SHORT PROBLEM
Reproduce exactly the lines of the material beneath, from the line that contains "Model this object in OpenSCAD, part" to the line that contains "groove_depth = 6; // [4:0.5:7]", both included, and no other lines.

[Records excerpted from a collection]
— BEGIN —

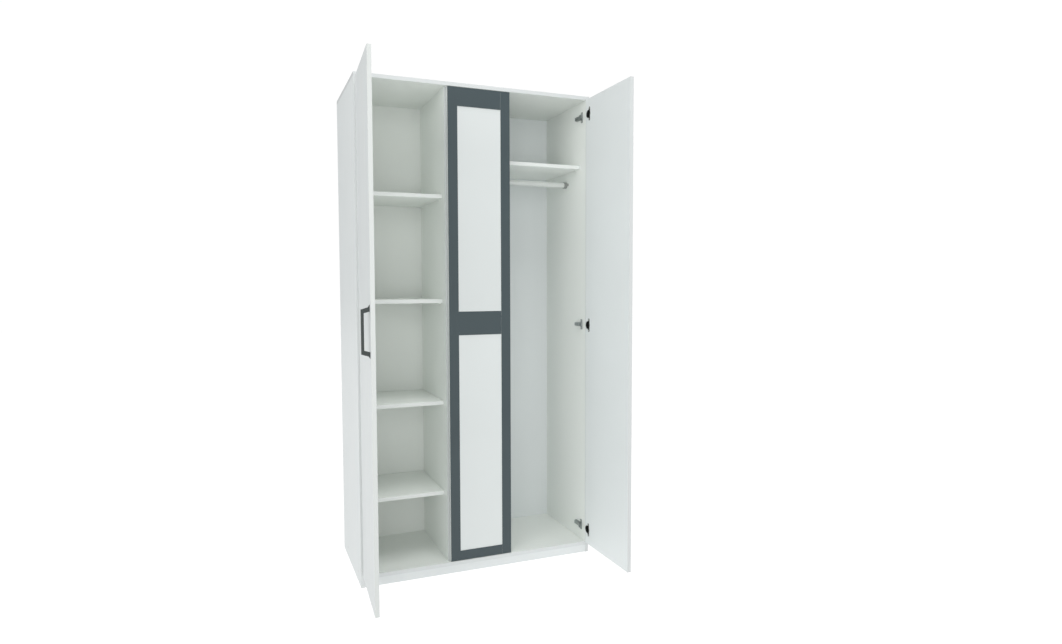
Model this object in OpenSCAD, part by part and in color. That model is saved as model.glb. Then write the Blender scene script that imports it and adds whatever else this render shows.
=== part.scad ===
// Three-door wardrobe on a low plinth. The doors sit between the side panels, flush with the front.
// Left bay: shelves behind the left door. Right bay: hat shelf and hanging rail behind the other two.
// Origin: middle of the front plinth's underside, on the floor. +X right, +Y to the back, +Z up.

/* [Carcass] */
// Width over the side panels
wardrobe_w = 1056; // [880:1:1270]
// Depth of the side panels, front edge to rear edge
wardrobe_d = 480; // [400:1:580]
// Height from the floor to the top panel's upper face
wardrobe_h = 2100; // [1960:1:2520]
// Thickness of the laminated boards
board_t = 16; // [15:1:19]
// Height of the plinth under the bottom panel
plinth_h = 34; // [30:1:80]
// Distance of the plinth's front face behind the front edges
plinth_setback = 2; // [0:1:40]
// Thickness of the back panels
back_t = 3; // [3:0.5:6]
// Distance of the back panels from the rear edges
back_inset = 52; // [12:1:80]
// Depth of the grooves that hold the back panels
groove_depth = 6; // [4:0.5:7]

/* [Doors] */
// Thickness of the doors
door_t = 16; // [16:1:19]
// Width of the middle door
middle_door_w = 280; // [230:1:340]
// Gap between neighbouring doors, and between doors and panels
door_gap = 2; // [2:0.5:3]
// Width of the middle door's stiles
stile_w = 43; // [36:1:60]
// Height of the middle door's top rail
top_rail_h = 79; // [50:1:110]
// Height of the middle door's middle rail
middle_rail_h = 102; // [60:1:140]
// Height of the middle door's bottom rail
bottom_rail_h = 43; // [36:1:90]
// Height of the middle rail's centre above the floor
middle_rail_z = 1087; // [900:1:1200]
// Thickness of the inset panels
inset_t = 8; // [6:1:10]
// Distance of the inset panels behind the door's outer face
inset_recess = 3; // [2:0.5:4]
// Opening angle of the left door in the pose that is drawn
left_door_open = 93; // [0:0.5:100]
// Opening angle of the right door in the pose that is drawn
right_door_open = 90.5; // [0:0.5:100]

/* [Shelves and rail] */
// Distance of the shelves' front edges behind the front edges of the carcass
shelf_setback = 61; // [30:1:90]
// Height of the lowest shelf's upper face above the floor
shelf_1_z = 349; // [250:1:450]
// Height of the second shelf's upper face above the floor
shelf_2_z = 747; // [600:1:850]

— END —
— BEGIN —

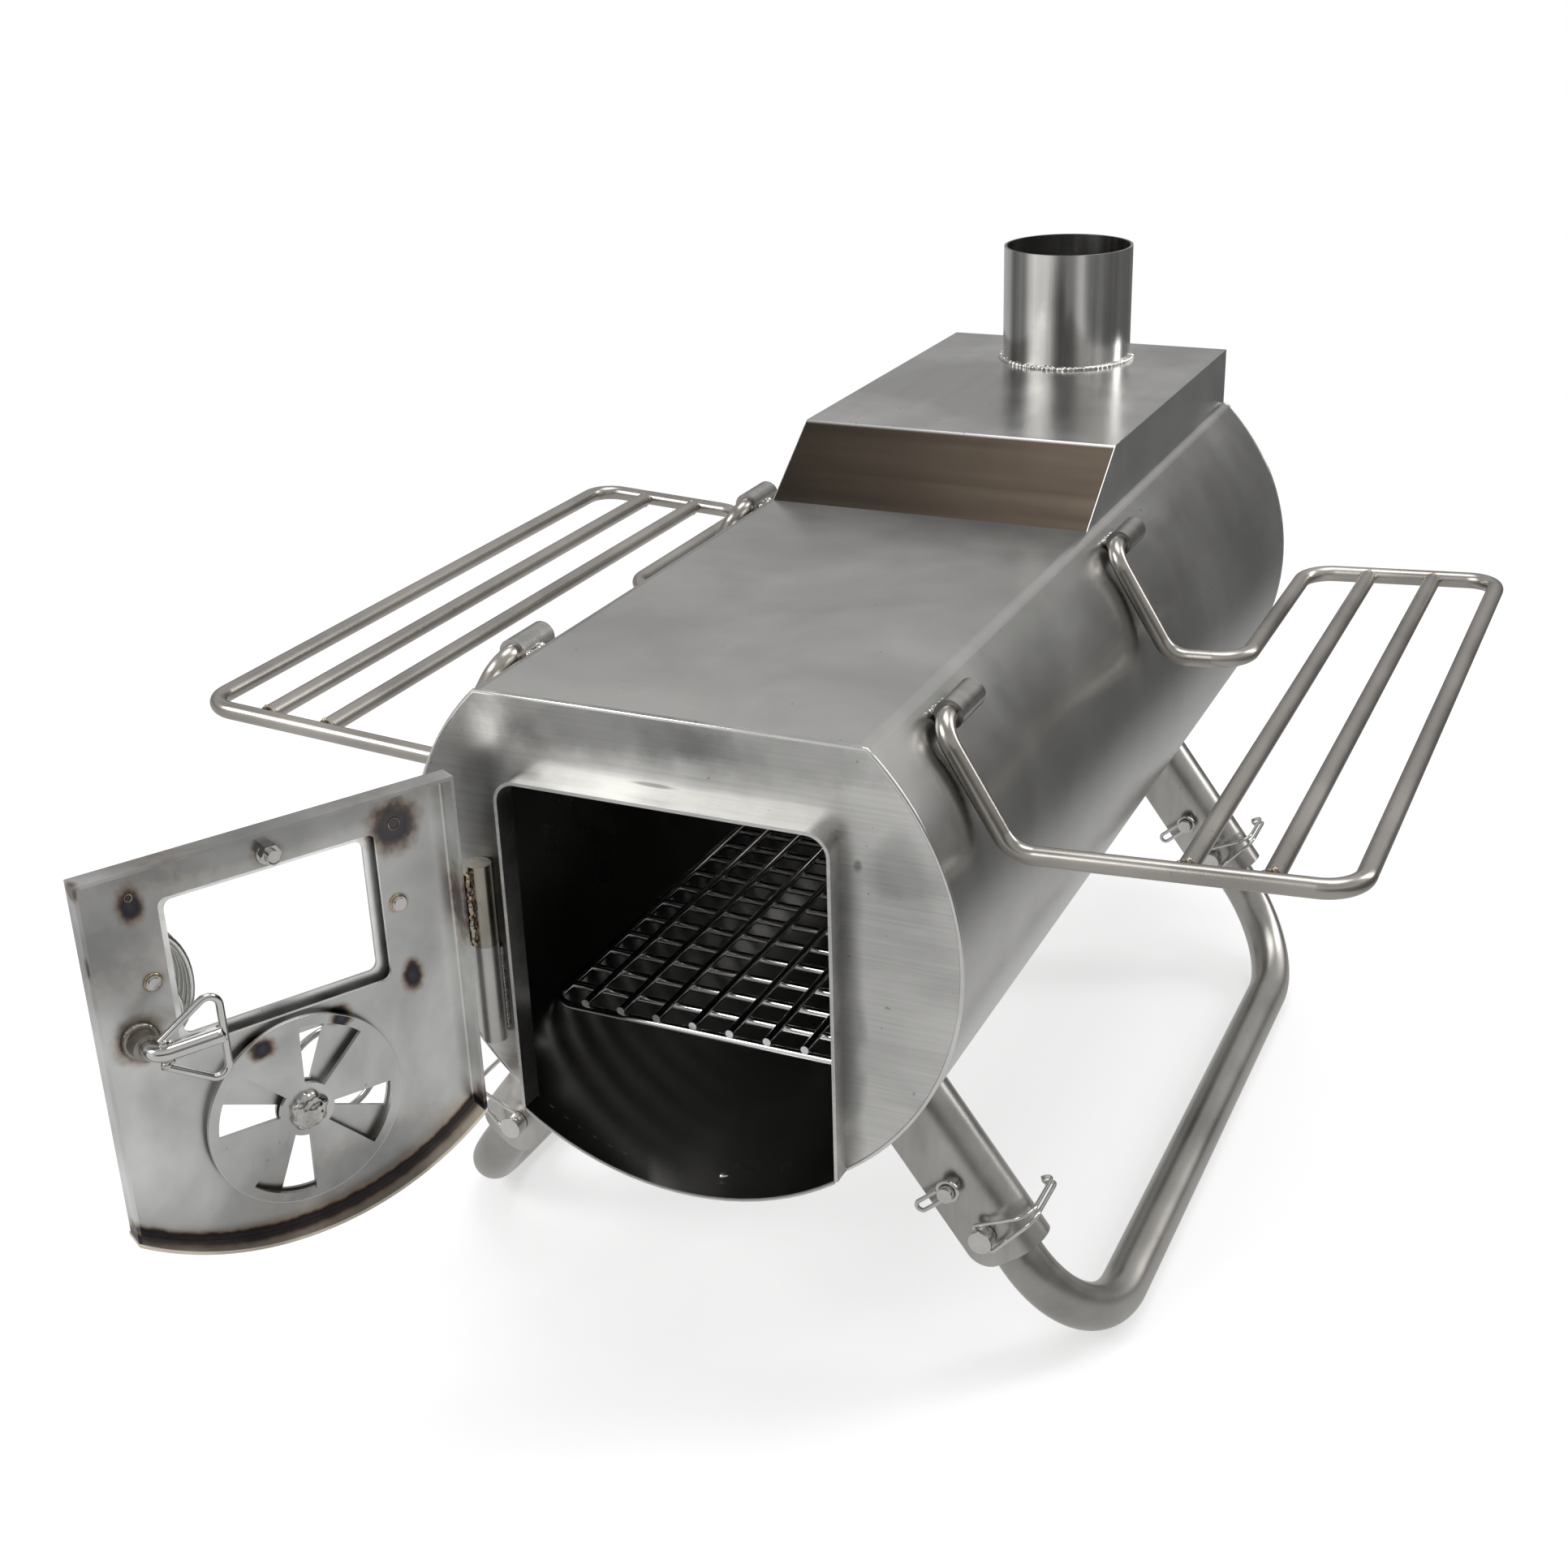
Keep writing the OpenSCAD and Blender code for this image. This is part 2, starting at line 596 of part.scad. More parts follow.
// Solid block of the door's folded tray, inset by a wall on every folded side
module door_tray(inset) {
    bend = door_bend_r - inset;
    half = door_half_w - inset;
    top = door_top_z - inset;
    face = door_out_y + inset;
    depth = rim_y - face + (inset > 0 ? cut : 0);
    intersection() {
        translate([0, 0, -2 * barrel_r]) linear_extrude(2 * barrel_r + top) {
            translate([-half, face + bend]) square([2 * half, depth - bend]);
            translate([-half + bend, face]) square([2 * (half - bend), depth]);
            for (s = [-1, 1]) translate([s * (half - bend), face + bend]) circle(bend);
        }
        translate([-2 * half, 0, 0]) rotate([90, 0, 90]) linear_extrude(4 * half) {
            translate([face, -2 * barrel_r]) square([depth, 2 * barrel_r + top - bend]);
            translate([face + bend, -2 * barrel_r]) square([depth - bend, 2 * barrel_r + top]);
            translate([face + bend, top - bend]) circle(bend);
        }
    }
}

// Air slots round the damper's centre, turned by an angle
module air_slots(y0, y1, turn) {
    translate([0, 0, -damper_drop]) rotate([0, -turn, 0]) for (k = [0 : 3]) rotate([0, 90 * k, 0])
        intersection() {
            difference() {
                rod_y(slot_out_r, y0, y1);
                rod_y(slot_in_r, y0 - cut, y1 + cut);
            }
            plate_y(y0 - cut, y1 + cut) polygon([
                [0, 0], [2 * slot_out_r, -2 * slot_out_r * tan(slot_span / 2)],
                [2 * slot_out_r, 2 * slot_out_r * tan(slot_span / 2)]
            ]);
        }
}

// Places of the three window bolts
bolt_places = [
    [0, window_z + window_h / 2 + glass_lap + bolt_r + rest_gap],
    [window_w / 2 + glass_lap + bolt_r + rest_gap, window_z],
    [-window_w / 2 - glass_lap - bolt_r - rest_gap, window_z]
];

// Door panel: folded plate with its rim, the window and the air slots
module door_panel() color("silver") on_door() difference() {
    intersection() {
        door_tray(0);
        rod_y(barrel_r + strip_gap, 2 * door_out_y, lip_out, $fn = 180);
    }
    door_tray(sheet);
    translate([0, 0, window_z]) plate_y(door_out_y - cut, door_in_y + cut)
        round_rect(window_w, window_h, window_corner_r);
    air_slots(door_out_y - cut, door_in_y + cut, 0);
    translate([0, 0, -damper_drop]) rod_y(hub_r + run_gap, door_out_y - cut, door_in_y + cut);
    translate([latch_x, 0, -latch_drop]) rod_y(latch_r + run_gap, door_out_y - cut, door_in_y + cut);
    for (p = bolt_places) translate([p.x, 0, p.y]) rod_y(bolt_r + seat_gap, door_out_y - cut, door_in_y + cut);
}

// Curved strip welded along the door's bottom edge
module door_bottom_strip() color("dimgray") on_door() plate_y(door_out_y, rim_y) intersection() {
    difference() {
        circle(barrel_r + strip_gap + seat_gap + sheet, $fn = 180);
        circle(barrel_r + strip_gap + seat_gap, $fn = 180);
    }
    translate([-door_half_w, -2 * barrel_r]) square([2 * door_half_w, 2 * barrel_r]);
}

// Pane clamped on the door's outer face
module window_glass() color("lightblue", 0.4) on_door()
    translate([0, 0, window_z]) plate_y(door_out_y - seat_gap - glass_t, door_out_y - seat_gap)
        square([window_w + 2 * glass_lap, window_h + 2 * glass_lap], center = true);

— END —
— BEGIN —

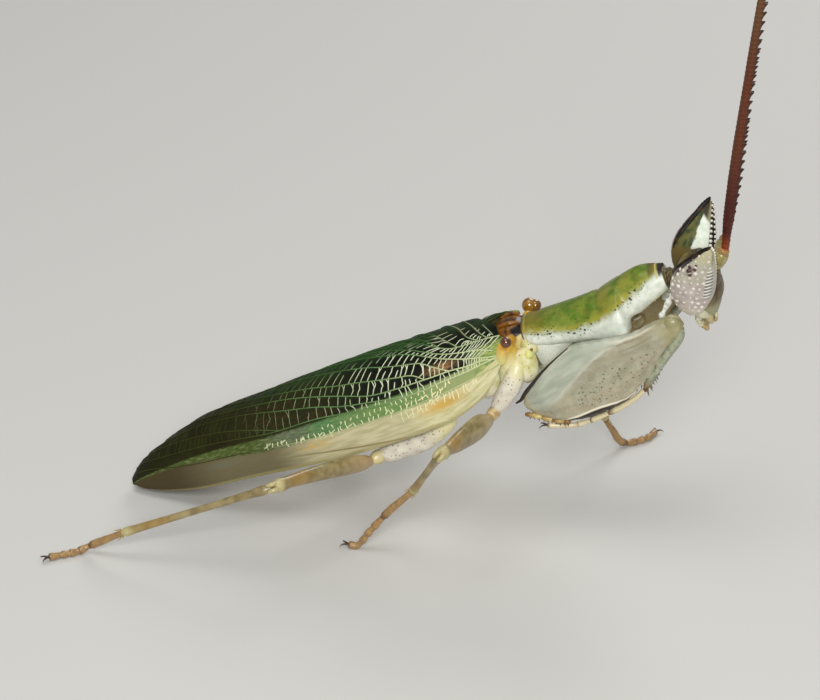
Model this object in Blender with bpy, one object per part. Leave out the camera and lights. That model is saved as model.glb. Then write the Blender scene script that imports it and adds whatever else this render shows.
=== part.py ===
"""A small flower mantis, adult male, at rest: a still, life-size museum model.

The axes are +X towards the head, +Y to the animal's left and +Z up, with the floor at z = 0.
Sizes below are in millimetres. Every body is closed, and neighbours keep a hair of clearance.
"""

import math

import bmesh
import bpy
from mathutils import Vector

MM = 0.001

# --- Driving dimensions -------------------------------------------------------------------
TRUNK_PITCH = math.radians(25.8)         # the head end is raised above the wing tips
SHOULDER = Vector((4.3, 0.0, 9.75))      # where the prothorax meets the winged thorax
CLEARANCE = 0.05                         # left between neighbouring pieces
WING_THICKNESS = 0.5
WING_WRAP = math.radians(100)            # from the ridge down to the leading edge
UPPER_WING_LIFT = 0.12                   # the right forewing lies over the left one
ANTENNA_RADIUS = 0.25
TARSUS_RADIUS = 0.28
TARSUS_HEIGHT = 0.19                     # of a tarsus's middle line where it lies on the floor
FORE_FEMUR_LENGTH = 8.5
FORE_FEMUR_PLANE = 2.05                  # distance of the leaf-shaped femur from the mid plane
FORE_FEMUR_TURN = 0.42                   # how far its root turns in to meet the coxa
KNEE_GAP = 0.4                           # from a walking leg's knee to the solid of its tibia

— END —

THE RESPONSE
Model this object in OpenSCAD, part by part and in color. That model is saved as model.glb. Then write the Blender scene script that imports it and adds whatever else this render shows.
=== part.scad ===
// Three-door wardrobe on a low plinth. The doors sit between the side panels, flush with the front.
// Left bay: shelves behind the left door. Right bay: hat shelf and hanging rail behind the other two.
// Origin: middle of the front plinth's underside, on the floor. +X right, +Y to the back, +Z up.

/* [Carcass] */
// Width over the side panels
wardrobe_w = 1056; // [880:1:1270]
// Depth of the side panels, front edge to rear edge
wardrobe_d = 480; // [400:1:580]
// Height from the floor to the top panel's upper face
wardrobe_h = 2100; // [1960:1:2520]
// Thickness of the laminated boards
board_t = 16; // [15:1:19]
// Height of the plinth under the bottom panel
plinth_h = 34; // [30:1:80]
// Distance of the plinth's front face behind the front edges
plinth_setback = 2; // [0:1:40]
// Thickness of the back panels
back_t = 3; // [3:0.5:6]
// Distance of the back panels from the rear edges
back_inset = 52; // [12:1:80]
// Depth of the grooves that hold the back panels
groove_depth = 6; // [4:0.5:7]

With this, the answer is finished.